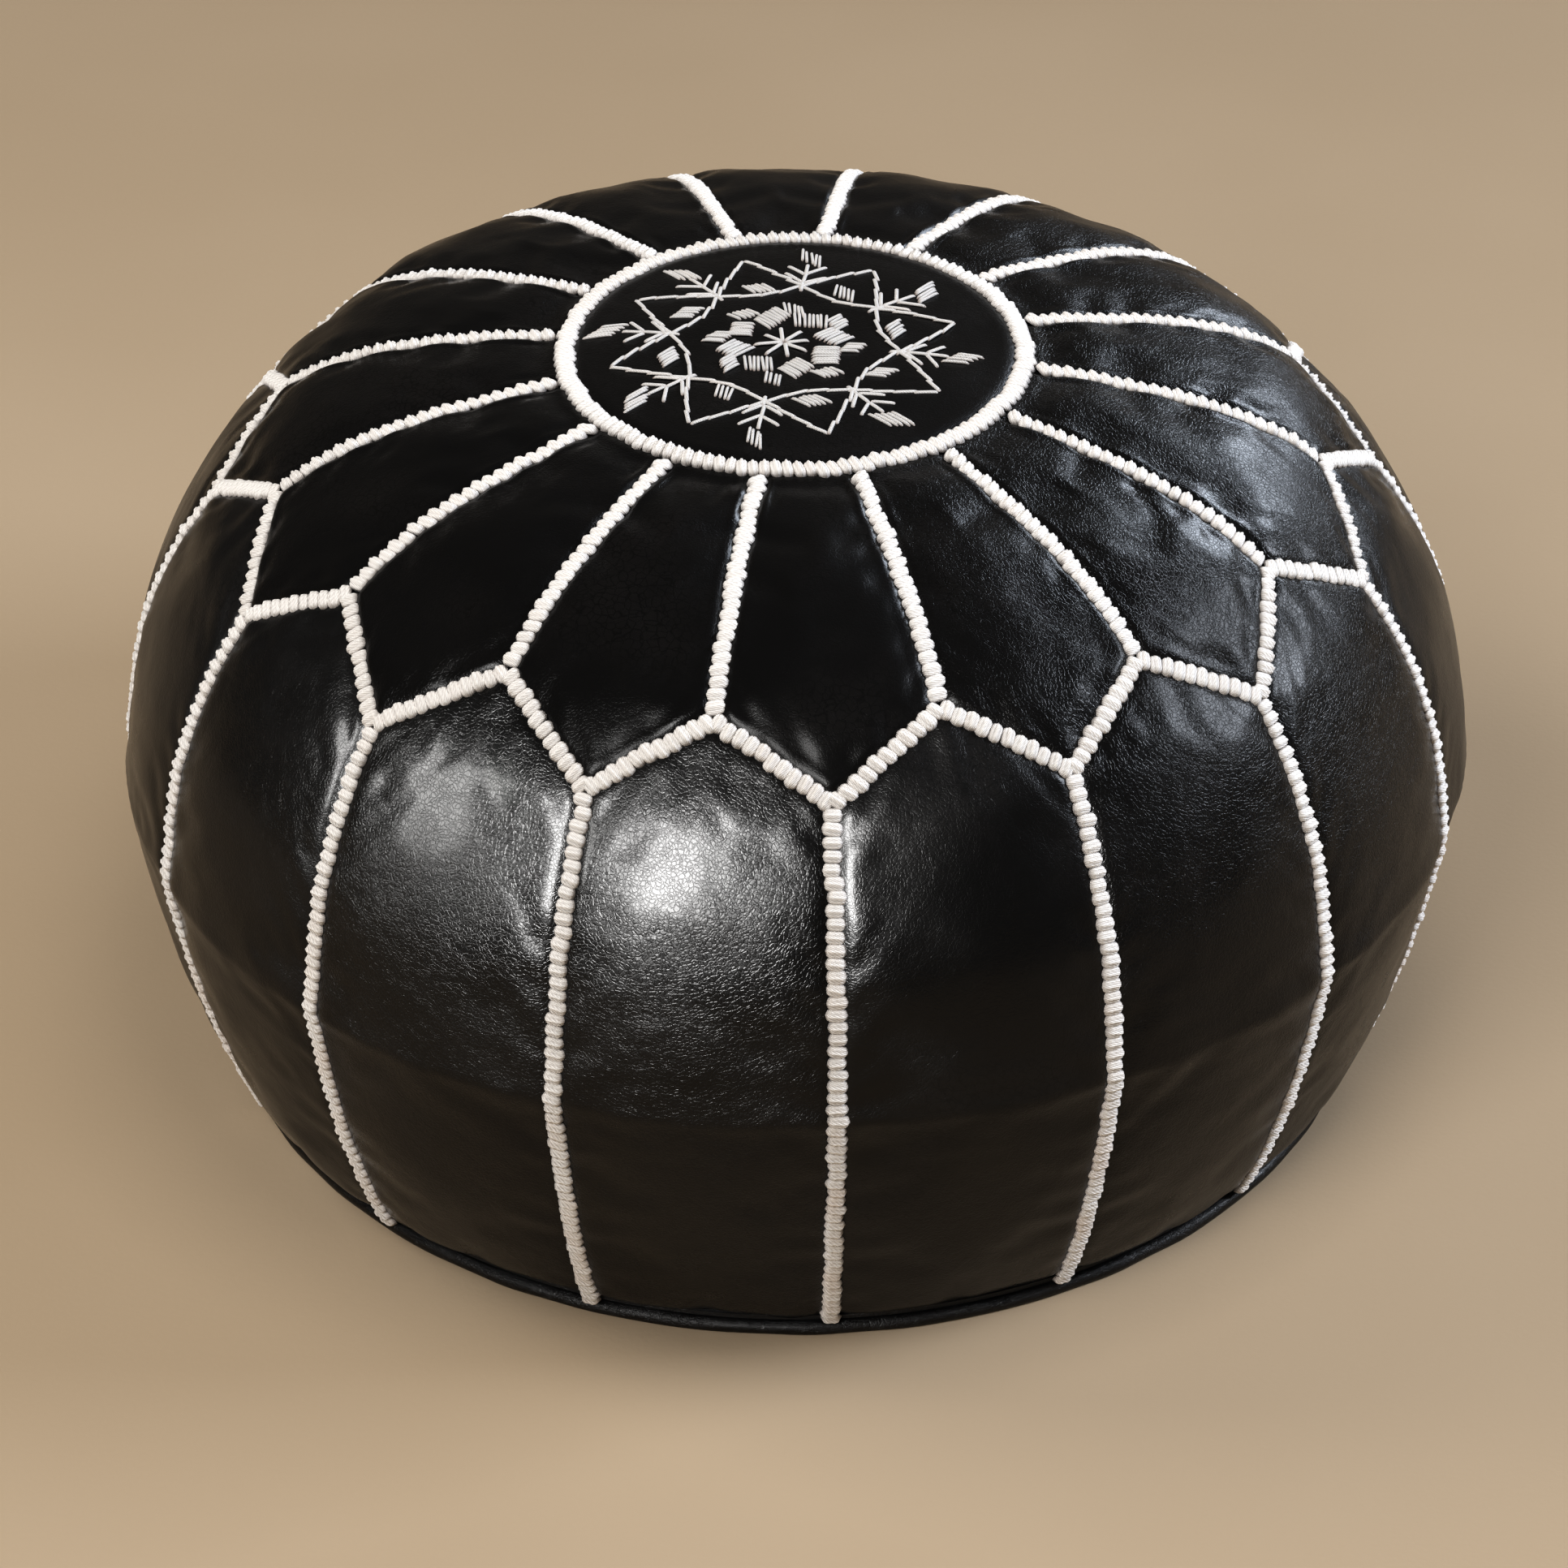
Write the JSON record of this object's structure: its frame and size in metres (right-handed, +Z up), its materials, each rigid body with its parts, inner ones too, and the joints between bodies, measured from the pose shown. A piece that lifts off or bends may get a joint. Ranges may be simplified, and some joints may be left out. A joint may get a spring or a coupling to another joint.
{
  "type": "leather pouf",
  "caption": "Round stuffed leather pouf with a flat base, pointed top panels round an embroidered medallion, knotted white seam stitching and a zip underneath.",
  "frame": {"origin": "middle of the base, on the floor", "axes": "+Z up, through the middle of the medallion; +X along a radial seam and along the zip"},
  "size_m": [0.54, 0.54, 0.3029],
  "materials": {
    "black_leather": "glossy pebbled sheepskin, dyed black",
    "base_leather": "plain black leather, semi-matt",
    "black_piping": "rolled black leather cord, whip-stitched",
    "white_thread": "thick ivory thread, satin sheen",
    "zip_tape": "black woven tape",
    "zip_nylon": "black nylon",
    "zip_metal": "nickel-plated zinc, satin",
    "lining_cloth": "unbleached cotton",
    "wadding": "loose cotton wadding"
  },
  "bodies": {
    "pouf": {"medallion": "black_leather", "top_panel_01": "black_leather", "top_panel_02": "black_leather", "top_panel_03": "black_leather", "top_panel_04": "black_leather", "top_panel_05": "black_leather", "top_panel_06": "black_leather", "top_panel_07": "black_leather", "top_panel_08": "black_leather", "top_panel_09": "black_leather", "top_panel_10": "black_leather", "top_panel_11": "black_leather", "top_panel_12": "black_leather", "top_panel_13": "black_leather", "top_panel_14": "black_leather", "top_panel_15": "black_leather", "top_panel_16": "black_leather", "side_panel_01": "black_leather", "side_panel_02": "black_leather", "side_panel_03": "black_leather", "side_panel_04": "black_leather", "side_panel_05": "black_leather", "side_panel_06": "black_leather", "side_panel_07": "black_leather", "side_panel_08": "black_leather", "side_panel_09": "black_leather", "side_panel_10": "black_leather", "side_panel_11": "black_leather", "side_panel_12": "black_leather", "side_panel_13": "black_leather", "side_panel_14": "black_leather", "side_panel_15": "black_leather", "side_panel_16": "black_leather", "base_half_front": "base_leather", "base_half_back": "base_leather", "base_piping": "black_piping", "medallion_ring_stitching": "white_thread", "radial_seam_stitching": "white_thread", "zigzag_seam_stitching": "white_thread", "side_seam_stitching": "white_thread", "medallion_embroidery": "white_thread", "zip_tape_front": "zip_tape", "zip_teeth_front": "zip_nylon", "zip_tape_back": "zip_tape", "zip_teeth_back": "zip_nylon", "zip_stops": "zip_metal", "inner_lining": "lining_cloth", "filling": "wadding"},
    "zip_slider": {"zip_slider": "zip_metal"},
    "zip_pull": {"zip_pull": "zip_metal"}
  },
  "joints": [
    {"name": "zip_slide", "type": "slide", "parent": "pouf", "child": "zip_slider", "axis": [-1, 0, 0], "range_m": [0, 0.284]},
    {"name": "zip_pull_hinge", "type": "hinge", "parent": "zip_slider", "child": "zip_pull", "pos_m": [0.142, 0, 0.00375], "axis": [0, -1, 0], "range_deg": [0, 180]}
  ]
}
━━━━━━━━━━
Problem details
Give back the whole listing, word for word.

Finished answer
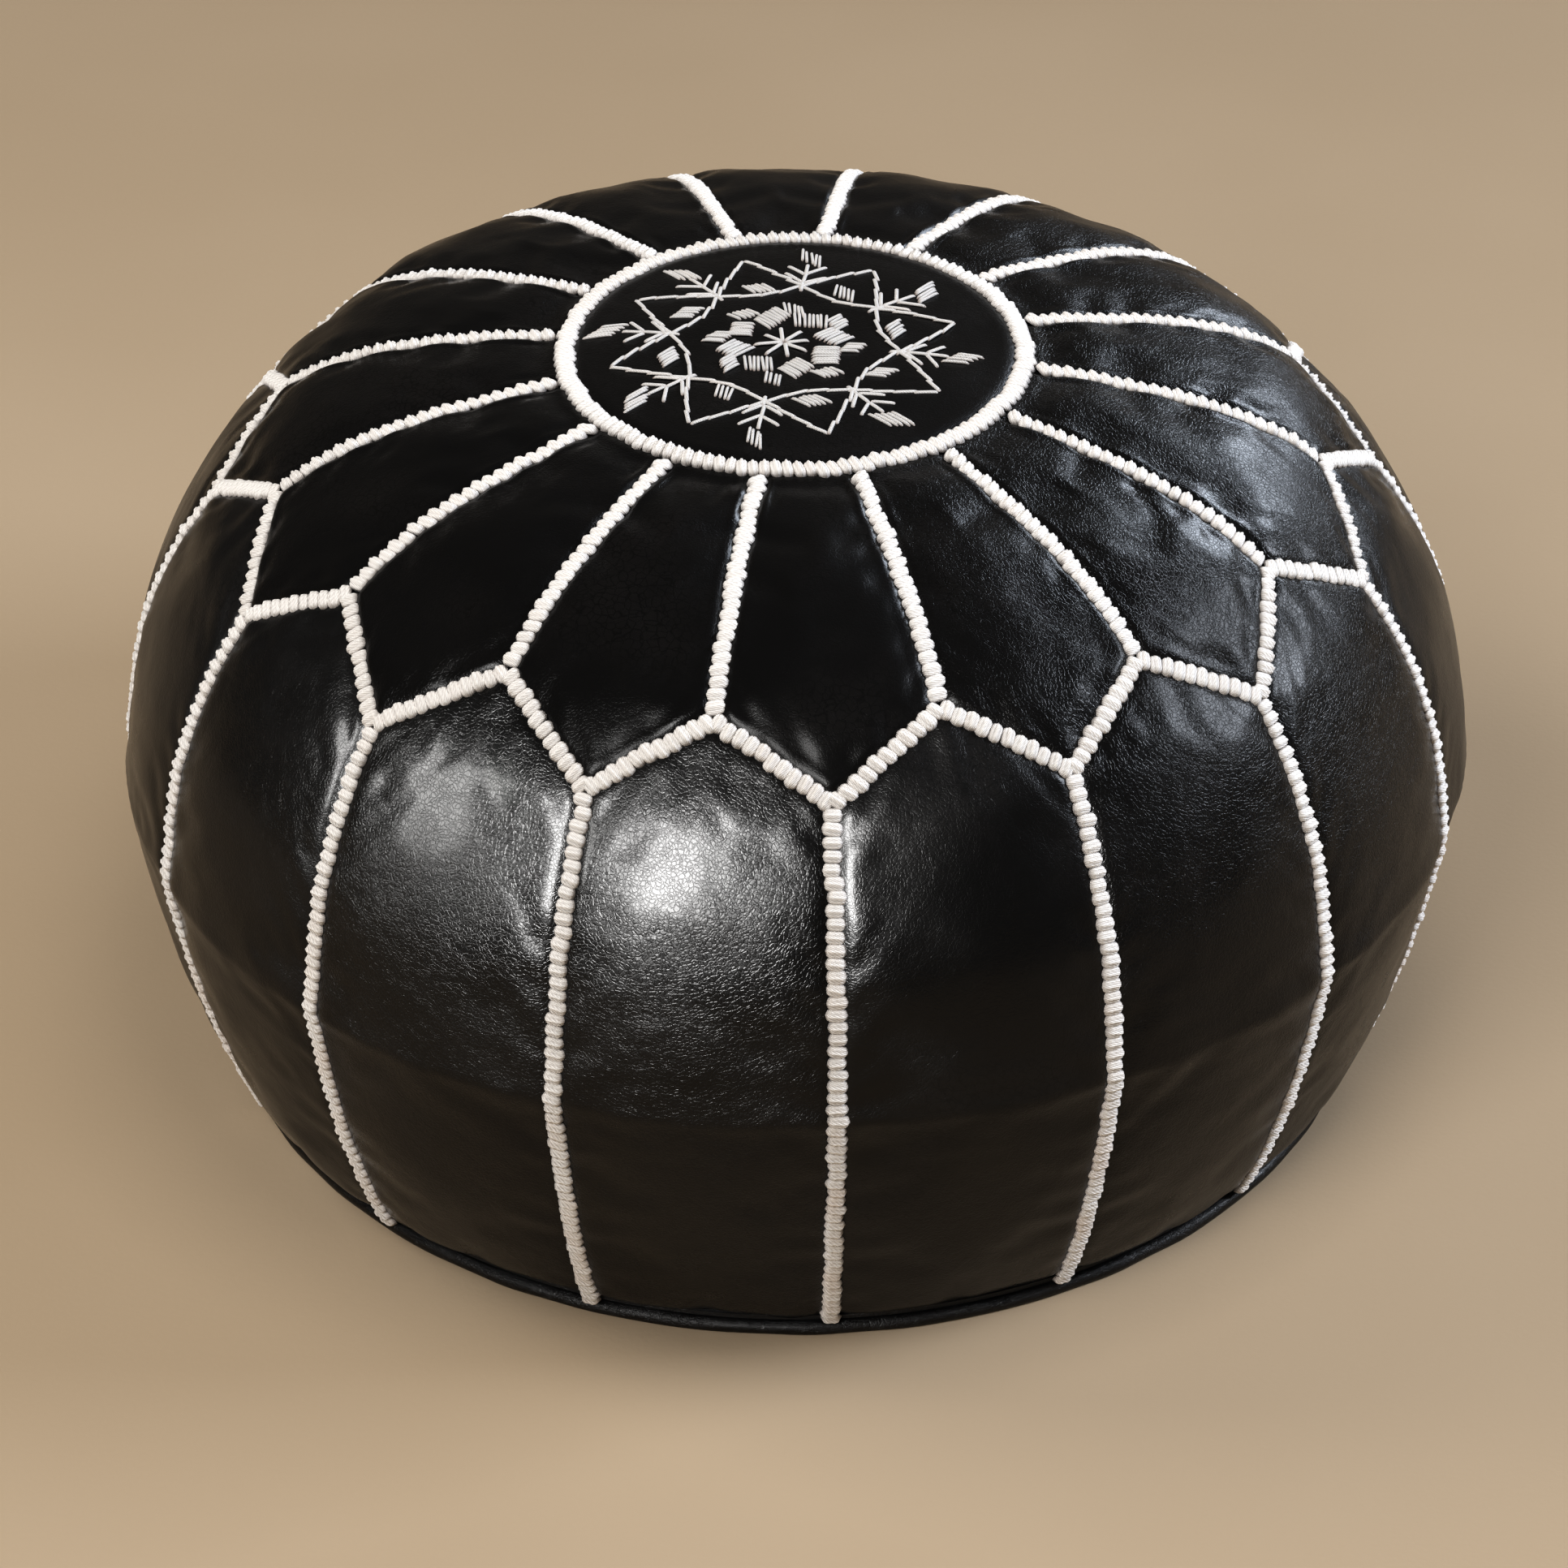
Write the JSON record of this object's structure: its frame and size in metres (right-handed, +Z up), its materials, each rigid body with its parts, inner ones too, and the joints between bodies, measured from the pose shown. A piece that lifts off or bends may get a joint. Ranges may be simplified, and some joints may be left out. A joint may get a spring or a coupling to another joint.
{
  "type": "leather pouf",
  "caption": "Round stuffed leather pouf with a flat base, pointed top panels round an embroidered medallion, knotted white seam stitching and a zip underneath.",
  "frame": {"origin": "middle of the base, on the floor", "axes": "+Z up, through the middle of the medallion; +X along a radial seam and along the zip"},
  "size_m": [0.54, 0.54, 0.3029],
  "materials": {
    "black_leather": "glossy pebbled sheepskin, dyed black",
    "base_leather": "plain black leather, semi-matt",
    "black_piping": "rolled black leather cord, whip-stitched",
    "white_thread": "thick ivory thread, satin sheen",
    "zip_tape": "black woven tape",
    "zip_nylon": "black nylon",
    "zip_metal": "nickel-plated zinc, satin",
    "lining_cloth": "unbleached cotton",
    "wadding": "loose cotton wadding"
  },
  "bodies": {
    "pouf": {"medallion": "black_leather", "top_panel_01": "black_leather", "top_panel_02": "black_leather", "top_panel_03": "black_leather", "top_panel_04": "black_leather", "top_panel_05": "black_leather", "top_panel_06": "black_leather", "top_panel_07": "black_leather", "top_panel_08": "black_leather", "top_panel_09": "black_leather", "top_panel_10": "black_leather", "top_panel_11": "black_leather", "top_panel_12": "black_leather", "top_panel_13": "black_leather", "top_panel_14": "black_leather", "top_panel_15": "black_leather", "top_panel_16": "black_leather", "side_panel_01": "black_leather", "side_panel_02": "black_leather", "side_panel_03": "black_leather", "side_panel_04": "black_leather", "side_panel_05": "black_leather", "side_panel_06": "black_leather", "side_panel_07": "black_leather", "side_panel_08": "black_leather", "side_panel_09": "black_leather", "side_panel_10": "black_leather", "side_panel_11": "black_leather", "side_panel_12": "black_leather", "side_panel_13": "black_leather", "side_panel_14": "black_leather", "side_panel_15": "black_leather", "side_panel_16": "black_leather", "base_half_front": "base_leather", "base_half_back": "base_leather", "base_piping": "black_piping", "medallion_ring_stitching": "white_thread", "radial_seam_stitching": "white_thread", "zigzag_seam_stitching": "white_thread", "side_seam_stitching": "white_thread", "medallion_embroidery": "white_thread", "zip_tape_front": "zip_tape", "zip_teeth_front": "zip_nylon", "zip_tape_back": "zip_tape", "zip_teeth_back": "zip_nylon", "zip_stops": "zip_metal", "inner_lining": "lining_cloth", "filling": "wadding"},
    "zip_slider": {"zip_slider": "zip_metal"},
    "zip_pull": {"zip_pull": "zip_metal"}
  },
  "joints": [
    {"name": "zip_slide", "type": "slide", "parent": "pouf", "child": "zip_slider", "axis": [-1, 0, 0], "range_m": [0, 0.284]},
    {"name": "zip_pull_hinge", "type": "hinge", "parent": "zip_slider", "child": "zip_pull", "pos_m": [0.142, 0, 0.00375], "axis": [0, -1, 0], "range_deg": [0, 180]}
  ]
}